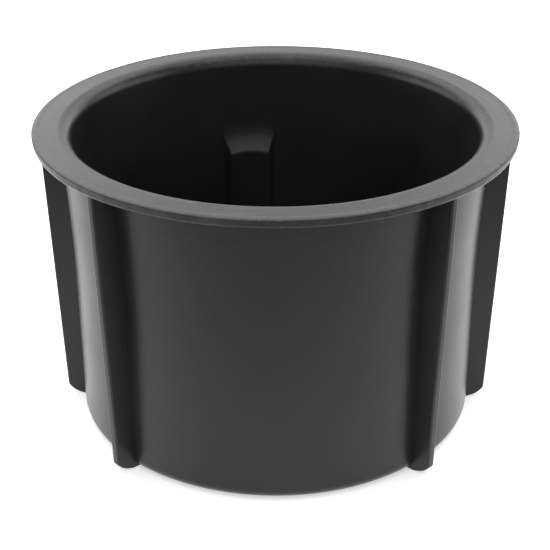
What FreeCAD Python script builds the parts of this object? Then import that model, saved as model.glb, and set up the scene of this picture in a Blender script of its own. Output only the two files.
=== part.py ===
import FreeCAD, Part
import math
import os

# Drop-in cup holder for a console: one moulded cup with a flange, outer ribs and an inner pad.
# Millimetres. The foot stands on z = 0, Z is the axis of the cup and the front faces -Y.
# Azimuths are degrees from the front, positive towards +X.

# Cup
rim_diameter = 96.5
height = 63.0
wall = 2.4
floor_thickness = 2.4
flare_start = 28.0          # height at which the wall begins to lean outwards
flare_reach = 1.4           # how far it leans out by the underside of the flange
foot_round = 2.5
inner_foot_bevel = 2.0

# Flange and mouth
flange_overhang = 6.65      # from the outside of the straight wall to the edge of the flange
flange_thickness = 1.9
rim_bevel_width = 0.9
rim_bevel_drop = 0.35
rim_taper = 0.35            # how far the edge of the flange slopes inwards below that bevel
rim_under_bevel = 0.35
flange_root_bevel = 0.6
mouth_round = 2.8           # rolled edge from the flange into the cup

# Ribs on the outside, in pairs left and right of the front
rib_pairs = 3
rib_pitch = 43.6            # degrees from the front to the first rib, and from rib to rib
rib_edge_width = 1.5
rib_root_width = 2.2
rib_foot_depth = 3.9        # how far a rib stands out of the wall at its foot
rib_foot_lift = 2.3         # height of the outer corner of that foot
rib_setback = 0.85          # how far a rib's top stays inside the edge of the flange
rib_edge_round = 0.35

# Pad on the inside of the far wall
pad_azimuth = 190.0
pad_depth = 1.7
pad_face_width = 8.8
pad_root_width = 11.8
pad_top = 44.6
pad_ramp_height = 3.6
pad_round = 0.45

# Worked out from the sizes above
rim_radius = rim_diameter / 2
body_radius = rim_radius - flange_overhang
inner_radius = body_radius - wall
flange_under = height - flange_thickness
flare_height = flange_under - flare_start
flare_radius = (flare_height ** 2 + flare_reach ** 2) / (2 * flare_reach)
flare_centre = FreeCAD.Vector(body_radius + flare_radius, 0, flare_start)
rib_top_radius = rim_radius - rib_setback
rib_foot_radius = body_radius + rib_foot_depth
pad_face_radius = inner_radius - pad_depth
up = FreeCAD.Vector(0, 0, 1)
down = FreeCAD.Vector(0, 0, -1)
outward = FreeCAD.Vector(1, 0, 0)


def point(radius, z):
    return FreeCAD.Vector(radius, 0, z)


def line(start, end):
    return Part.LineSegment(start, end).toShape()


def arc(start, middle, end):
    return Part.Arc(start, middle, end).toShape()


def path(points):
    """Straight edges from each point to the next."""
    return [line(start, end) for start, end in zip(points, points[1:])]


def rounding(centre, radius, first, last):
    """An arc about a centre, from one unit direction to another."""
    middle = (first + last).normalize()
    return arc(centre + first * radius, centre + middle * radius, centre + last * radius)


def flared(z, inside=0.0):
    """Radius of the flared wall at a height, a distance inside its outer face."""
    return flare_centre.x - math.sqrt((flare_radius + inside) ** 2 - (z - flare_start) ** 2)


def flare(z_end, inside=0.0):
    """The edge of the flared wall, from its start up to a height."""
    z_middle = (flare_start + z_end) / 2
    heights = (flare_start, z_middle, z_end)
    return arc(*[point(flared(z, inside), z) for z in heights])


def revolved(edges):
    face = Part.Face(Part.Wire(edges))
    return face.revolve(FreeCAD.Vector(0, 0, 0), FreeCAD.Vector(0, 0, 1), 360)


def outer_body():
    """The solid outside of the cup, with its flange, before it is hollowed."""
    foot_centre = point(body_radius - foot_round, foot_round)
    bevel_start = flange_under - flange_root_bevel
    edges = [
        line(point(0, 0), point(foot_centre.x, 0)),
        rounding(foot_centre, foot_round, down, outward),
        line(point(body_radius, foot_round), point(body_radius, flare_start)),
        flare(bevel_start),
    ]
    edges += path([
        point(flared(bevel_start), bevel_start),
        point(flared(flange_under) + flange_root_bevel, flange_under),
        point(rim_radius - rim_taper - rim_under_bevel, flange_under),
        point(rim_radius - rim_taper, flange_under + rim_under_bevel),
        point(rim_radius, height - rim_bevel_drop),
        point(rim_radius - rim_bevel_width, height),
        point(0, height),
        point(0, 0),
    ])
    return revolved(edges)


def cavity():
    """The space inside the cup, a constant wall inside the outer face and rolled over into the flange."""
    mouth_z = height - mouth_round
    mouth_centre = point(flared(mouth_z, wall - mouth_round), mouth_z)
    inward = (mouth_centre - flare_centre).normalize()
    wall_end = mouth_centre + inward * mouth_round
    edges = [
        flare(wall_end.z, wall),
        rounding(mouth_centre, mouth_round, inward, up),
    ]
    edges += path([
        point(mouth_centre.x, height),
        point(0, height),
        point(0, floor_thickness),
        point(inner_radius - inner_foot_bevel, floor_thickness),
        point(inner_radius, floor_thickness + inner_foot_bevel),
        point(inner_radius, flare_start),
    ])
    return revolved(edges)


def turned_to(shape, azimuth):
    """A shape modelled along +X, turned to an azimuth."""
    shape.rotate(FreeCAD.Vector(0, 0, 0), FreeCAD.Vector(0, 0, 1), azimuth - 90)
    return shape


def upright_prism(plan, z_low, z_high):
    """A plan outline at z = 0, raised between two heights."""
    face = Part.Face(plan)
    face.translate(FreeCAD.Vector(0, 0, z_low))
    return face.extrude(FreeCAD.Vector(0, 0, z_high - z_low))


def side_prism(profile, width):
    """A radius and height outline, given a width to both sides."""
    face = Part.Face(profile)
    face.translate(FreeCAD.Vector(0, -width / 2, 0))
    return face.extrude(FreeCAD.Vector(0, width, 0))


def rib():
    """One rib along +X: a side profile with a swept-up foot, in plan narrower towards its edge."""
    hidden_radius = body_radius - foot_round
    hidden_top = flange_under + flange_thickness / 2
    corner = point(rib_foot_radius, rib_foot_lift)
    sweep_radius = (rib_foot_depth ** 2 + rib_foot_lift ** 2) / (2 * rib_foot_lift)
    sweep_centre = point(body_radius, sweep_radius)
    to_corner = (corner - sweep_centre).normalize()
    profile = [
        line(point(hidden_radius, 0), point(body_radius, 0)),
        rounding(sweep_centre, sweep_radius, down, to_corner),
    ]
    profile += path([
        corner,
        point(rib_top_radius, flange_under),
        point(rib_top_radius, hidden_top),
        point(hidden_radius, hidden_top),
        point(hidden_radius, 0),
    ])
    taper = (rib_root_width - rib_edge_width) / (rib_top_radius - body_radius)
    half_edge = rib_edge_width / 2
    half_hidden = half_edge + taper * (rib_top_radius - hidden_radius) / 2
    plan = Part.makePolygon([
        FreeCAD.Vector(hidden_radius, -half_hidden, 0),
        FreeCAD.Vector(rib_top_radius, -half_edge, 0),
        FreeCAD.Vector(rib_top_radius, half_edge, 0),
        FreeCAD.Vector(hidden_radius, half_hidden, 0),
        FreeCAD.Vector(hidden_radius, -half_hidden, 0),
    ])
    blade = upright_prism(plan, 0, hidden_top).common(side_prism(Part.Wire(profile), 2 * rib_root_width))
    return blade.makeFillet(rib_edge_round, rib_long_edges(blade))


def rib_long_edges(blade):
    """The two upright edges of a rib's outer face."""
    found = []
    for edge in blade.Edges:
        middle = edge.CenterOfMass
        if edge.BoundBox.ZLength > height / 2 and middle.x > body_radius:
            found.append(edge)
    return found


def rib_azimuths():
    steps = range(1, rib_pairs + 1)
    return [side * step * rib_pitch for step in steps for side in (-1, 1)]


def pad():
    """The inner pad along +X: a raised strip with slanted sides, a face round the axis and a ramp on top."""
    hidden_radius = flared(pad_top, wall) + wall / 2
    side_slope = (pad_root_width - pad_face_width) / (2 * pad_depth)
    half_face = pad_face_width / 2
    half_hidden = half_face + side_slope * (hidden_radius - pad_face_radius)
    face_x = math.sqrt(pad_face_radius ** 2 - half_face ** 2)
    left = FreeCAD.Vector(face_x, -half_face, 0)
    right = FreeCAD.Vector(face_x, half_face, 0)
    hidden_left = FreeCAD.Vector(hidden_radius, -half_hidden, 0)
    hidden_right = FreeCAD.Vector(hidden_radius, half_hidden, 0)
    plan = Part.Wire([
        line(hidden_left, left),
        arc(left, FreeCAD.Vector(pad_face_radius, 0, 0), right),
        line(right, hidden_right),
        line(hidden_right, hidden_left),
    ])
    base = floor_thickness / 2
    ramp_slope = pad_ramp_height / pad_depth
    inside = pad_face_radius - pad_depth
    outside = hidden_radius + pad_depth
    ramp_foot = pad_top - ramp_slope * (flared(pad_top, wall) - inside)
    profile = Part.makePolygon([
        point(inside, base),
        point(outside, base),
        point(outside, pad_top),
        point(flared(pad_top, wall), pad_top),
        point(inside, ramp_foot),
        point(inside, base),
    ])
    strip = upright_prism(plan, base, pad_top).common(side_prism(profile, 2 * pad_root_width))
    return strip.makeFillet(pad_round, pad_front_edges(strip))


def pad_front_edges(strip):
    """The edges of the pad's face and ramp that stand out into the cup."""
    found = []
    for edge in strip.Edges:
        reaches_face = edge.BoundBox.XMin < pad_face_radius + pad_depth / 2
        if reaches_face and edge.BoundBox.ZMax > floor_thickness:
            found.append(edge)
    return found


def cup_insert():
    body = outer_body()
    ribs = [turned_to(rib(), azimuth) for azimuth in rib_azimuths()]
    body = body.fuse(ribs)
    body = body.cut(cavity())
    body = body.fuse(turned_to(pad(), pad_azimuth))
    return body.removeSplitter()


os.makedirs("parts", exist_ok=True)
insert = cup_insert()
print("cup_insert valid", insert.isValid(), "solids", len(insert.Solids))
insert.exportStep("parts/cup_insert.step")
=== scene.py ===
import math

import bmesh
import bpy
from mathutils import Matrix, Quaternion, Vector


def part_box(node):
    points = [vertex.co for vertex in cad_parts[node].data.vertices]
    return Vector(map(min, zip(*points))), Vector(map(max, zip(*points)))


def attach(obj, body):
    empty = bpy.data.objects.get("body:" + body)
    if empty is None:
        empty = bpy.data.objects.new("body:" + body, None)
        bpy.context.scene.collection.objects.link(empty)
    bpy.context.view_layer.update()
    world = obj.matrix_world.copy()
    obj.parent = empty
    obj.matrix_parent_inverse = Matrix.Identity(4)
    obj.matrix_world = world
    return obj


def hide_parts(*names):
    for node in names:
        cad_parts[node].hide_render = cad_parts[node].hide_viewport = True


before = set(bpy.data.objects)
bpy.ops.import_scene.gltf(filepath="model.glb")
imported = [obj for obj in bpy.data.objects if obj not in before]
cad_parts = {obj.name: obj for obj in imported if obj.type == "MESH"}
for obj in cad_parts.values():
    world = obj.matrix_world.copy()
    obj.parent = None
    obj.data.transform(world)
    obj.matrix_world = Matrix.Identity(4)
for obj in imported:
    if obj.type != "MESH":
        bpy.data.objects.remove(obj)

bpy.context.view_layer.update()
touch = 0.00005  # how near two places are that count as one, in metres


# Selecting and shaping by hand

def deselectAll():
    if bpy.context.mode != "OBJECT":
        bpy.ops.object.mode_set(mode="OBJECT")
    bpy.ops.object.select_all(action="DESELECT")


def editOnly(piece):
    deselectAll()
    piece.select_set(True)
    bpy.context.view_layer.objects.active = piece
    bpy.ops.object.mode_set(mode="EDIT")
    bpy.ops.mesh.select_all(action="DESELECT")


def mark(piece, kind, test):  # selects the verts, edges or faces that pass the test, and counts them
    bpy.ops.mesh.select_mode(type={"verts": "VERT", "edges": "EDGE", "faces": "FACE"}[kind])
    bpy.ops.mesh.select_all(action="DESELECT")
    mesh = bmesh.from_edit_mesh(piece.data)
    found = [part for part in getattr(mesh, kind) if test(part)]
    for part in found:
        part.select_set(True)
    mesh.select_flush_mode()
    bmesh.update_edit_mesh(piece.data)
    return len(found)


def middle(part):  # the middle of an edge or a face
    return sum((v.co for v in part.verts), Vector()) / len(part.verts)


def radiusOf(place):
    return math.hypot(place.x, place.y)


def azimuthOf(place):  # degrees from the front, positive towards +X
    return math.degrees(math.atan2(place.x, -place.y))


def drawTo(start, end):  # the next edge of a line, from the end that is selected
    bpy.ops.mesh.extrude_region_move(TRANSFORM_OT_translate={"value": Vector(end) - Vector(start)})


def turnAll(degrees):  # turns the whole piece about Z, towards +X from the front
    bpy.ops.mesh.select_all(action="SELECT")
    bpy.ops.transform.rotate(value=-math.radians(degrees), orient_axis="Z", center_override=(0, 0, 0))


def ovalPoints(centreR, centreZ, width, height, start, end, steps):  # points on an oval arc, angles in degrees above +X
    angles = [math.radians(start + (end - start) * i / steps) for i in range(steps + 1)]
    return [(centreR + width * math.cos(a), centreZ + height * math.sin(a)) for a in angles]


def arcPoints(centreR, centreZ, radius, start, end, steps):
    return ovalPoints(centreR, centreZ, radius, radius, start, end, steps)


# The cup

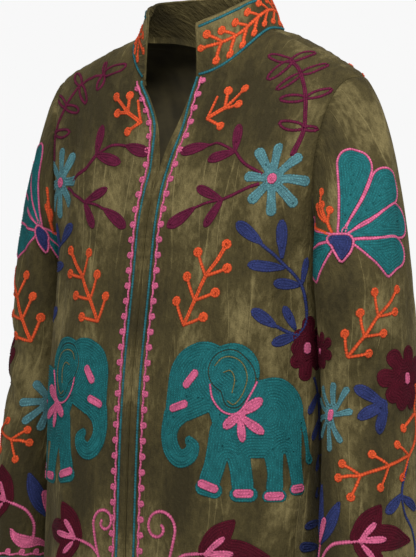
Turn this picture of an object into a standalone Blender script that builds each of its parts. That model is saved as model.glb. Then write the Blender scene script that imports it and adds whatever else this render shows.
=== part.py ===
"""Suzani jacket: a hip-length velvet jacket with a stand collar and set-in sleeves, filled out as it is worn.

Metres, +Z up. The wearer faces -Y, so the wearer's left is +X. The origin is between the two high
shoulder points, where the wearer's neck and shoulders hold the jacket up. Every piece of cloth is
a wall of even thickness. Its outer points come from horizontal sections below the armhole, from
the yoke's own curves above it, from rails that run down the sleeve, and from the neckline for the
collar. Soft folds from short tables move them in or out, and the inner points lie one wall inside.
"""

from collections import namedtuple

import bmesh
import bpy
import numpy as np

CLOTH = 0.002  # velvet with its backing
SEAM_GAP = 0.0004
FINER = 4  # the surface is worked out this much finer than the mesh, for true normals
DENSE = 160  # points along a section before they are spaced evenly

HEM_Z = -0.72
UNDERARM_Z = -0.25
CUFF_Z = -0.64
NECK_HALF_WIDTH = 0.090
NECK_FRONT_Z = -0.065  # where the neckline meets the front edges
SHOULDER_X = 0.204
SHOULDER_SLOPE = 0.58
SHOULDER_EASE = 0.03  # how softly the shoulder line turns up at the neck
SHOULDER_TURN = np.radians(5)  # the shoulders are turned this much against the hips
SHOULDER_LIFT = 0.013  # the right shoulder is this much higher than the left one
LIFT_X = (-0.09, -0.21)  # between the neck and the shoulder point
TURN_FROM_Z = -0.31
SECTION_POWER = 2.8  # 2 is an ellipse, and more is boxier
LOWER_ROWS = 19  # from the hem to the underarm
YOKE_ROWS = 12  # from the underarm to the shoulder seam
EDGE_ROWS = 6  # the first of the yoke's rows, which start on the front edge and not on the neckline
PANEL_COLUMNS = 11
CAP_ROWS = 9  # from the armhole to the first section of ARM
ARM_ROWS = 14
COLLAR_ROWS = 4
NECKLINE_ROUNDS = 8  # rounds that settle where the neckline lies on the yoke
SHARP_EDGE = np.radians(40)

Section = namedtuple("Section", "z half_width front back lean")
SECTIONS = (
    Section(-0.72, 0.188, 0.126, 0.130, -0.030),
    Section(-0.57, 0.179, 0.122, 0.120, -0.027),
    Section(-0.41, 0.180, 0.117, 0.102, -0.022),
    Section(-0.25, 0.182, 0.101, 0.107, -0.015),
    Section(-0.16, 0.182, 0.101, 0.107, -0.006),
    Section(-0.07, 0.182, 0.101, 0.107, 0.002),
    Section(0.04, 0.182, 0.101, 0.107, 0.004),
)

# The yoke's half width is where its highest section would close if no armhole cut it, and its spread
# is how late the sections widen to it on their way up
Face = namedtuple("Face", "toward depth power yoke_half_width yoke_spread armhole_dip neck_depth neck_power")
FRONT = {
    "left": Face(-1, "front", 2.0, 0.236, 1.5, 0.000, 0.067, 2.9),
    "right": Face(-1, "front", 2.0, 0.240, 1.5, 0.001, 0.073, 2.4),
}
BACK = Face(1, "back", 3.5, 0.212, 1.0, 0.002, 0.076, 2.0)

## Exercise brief
In the listing above, find the line with "if reaches_face and" and the line with "obj.matrix_world = Matrix.Identity(4)". Output those two lines and every line between them, exactly as written.

## The completed task
        if reaches_face and edge.BoundBox.ZMax > floor_thickness:
            found.append(edge)
    return found


def cup_insert():
    body = outer_body()
    ribs = [turned_to(rib(), azimuth) for azimuth in rib_azimuths()]
    body = body.fuse(ribs)
    body = body.cut(cavity())
    body = body.fuse(turned_to(pad(), pad_azimuth))
    return body.removeSplitter()


os.makedirs("parts", exist_ok=True)
insert = cup_insert()
print("cup_insert valid", insert.isValid(), "solids", len(insert.Solids))
insert.exportStep("parts/cup_insert.step")
=== scene.py ===
import math

import bmesh
import bpy
from mathutils import Matrix, Quaternion, Vector


def part_box(node):
    points = [vertex.co for vertex in cad_parts[node].data.vertices]
    return Vector(map(min, zip(*points))), Vector(map(max, zip(*points)))


def attach(obj, body):
    empty = bpy.data.objects.get("body:" + body)
    if empty is None:
        empty = bpy.data.objects.new("body:" + body, None)
        bpy.context.scene.collection.objects.link(empty)
    bpy.context.view_layer.update()
    world = obj.matrix_world.copy()
    obj.parent = empty
    obj.matrix_parent_inverse = Matrix.Identity(4)
    obj.matrix_world = world
    return obj


def hide_parts(*names):
    for node in names:
        cad_parts[node].hide_render = cad_parts[node].hide_viewport = True


before = set(bpy.data.objects)
bpy.ops.import_scene.gltf(filepath="model.glb")
imported = [obj for obj in bpy.data.objects if obj not in before]
cad_parts = {obj.name: obj for obj in imported if obj.type == "MESH"}
for obj in cad_parts.values():
    world = obj.matrix_world.copy()
    obj.parent = None
    obj.data.transform(world)
    obj.matrix_world = Matrix.Identity(4)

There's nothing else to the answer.